START EXTRACTED ENTRIES

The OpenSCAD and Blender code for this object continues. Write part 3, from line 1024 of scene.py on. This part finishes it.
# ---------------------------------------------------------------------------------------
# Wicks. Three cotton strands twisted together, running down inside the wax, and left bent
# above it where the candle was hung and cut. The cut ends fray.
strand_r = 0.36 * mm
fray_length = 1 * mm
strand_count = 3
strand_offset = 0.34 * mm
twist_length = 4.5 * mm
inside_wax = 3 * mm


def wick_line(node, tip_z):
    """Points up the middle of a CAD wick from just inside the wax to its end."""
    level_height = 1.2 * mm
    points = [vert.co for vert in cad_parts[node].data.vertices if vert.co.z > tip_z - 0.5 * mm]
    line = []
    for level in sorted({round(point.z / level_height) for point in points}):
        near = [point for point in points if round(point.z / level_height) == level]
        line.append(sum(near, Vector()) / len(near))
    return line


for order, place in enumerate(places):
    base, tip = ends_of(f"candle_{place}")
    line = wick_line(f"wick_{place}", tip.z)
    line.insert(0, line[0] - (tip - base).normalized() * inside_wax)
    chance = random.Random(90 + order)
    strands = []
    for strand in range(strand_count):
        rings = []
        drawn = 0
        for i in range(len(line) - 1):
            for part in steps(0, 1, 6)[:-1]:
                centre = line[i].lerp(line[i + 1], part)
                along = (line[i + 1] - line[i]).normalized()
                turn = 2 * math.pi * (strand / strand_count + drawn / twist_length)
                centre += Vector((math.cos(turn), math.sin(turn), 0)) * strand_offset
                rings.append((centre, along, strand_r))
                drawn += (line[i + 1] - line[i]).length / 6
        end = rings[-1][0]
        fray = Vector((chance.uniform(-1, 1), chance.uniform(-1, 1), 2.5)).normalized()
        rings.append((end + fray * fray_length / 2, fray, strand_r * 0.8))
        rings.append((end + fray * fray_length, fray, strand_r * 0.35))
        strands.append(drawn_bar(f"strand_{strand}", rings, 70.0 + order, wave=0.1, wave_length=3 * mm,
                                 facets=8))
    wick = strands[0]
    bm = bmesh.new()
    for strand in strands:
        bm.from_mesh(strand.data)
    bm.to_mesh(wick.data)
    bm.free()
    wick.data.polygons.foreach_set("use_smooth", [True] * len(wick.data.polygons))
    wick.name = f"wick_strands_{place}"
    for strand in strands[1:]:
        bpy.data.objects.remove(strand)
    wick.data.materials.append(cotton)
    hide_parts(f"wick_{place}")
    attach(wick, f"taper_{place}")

END EXTRACTED ENTRIES
START EXTRACTED ENTRIES

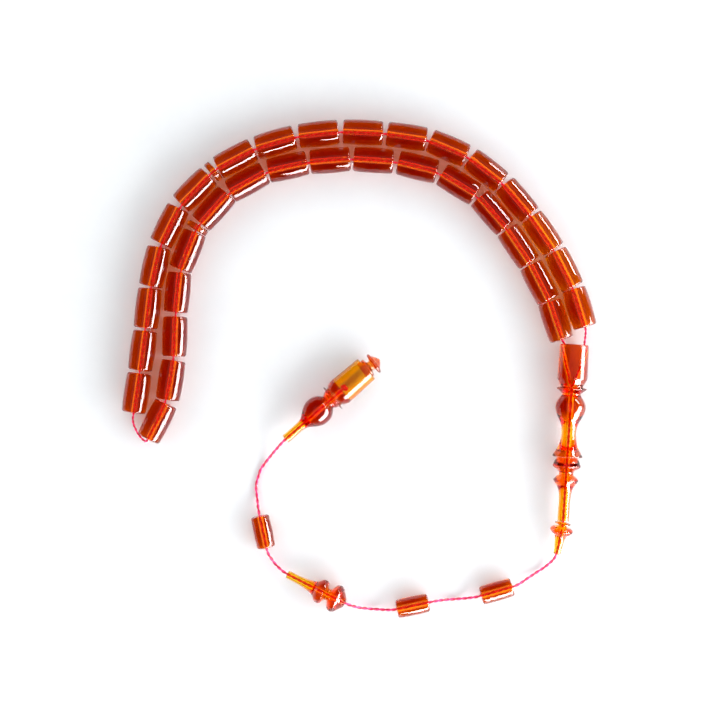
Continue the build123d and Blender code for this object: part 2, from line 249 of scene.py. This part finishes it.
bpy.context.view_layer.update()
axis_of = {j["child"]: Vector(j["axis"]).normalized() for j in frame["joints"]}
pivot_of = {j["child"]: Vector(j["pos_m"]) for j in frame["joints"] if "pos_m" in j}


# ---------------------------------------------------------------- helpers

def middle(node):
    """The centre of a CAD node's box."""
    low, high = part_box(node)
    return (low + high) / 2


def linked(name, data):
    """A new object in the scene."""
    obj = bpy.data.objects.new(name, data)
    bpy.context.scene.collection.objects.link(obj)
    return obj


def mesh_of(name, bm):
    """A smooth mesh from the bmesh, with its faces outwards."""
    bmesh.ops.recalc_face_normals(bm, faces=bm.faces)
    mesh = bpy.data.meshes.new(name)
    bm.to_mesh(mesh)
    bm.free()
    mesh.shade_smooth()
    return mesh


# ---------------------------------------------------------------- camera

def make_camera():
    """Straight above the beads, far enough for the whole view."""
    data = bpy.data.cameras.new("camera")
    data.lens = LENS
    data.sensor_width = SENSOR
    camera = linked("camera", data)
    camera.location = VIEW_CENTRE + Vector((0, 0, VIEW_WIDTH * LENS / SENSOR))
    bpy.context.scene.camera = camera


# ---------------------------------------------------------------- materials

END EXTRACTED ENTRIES
START EXTRACTED ENTRIES

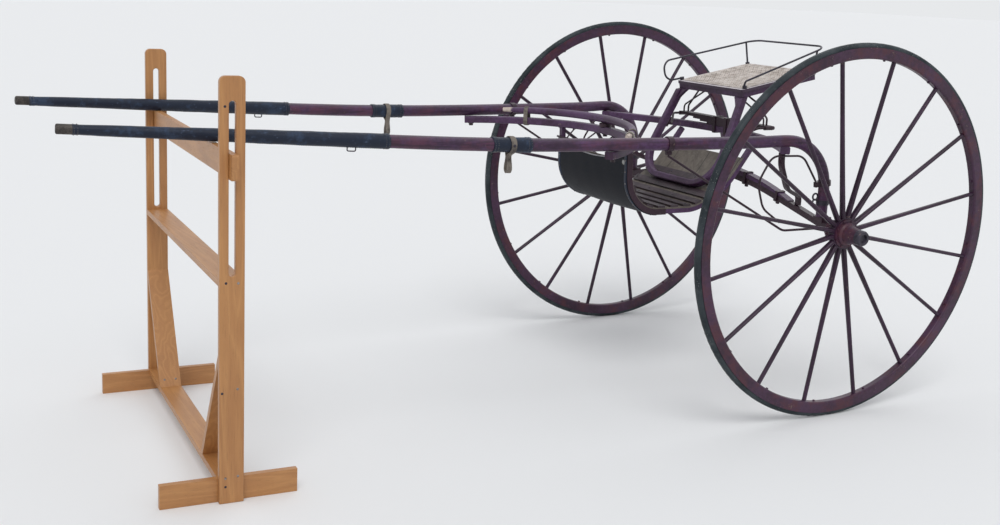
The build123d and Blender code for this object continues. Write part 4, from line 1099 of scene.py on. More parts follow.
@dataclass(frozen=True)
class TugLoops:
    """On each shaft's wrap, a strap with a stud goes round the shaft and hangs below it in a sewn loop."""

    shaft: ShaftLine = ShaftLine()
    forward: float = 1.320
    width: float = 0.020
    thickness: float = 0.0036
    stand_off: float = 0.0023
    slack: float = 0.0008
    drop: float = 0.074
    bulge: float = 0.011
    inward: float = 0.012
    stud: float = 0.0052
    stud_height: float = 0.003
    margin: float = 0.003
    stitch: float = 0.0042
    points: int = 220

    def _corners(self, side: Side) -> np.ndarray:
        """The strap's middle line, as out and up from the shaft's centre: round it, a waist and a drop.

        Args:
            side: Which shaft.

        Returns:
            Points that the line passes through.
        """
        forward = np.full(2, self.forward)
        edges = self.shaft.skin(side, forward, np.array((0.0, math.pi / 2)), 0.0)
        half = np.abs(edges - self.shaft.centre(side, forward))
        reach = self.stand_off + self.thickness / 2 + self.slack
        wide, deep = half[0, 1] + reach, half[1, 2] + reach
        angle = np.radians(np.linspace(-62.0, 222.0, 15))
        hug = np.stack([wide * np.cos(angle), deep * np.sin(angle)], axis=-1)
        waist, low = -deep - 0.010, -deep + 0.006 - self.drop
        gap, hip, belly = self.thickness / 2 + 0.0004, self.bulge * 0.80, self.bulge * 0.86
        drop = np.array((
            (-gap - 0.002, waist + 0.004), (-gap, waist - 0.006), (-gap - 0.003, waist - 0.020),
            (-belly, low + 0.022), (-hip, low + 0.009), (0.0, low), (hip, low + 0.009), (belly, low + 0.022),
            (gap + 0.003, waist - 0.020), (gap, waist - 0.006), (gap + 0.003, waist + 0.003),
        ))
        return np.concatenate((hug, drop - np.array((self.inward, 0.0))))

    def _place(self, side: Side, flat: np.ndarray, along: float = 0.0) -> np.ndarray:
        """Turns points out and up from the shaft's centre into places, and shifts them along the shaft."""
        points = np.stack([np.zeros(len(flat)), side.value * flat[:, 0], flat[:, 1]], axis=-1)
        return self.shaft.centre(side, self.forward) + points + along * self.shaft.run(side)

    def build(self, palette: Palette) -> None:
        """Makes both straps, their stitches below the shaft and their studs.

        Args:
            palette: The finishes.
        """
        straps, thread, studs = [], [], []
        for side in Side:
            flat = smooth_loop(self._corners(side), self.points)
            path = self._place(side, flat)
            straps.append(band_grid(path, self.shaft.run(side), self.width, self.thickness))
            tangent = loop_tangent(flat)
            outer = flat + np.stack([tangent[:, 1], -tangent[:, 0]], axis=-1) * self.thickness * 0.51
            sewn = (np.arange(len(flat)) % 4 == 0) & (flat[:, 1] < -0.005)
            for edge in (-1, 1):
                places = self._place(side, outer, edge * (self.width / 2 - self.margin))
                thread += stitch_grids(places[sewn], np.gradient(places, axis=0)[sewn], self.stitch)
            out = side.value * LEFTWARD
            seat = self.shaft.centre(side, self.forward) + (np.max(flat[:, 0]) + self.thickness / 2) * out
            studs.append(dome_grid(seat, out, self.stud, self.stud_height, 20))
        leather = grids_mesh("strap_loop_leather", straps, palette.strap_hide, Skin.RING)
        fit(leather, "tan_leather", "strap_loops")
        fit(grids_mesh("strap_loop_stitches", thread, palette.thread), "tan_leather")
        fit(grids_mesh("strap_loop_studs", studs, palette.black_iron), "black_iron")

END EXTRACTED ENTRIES

EXERCISE:
Can you repeat, word for word, every line above from the one containing "The OpenSCAD and" down to the one containing "inside_wax = 3 * mm", including both?

OUTPUT:
The OpenSCAD and Blender code for this object continues. Write part 3, from line 1024 of scene.py on. This part finishes it.
# ---------------------------------------------------------------------------------------
# Wicks. Three cotton strands twisted together, running down inside the wax, and left bent
# above it where the candle was hung and cut. The cut ends fray.
strand_r = 0.36 * mm
fray_length = 1 * mm
strand_count = 3
strand_offset = 0.34 * mm
twist_length = 4.5 * mm
inside_wax = 3 * mm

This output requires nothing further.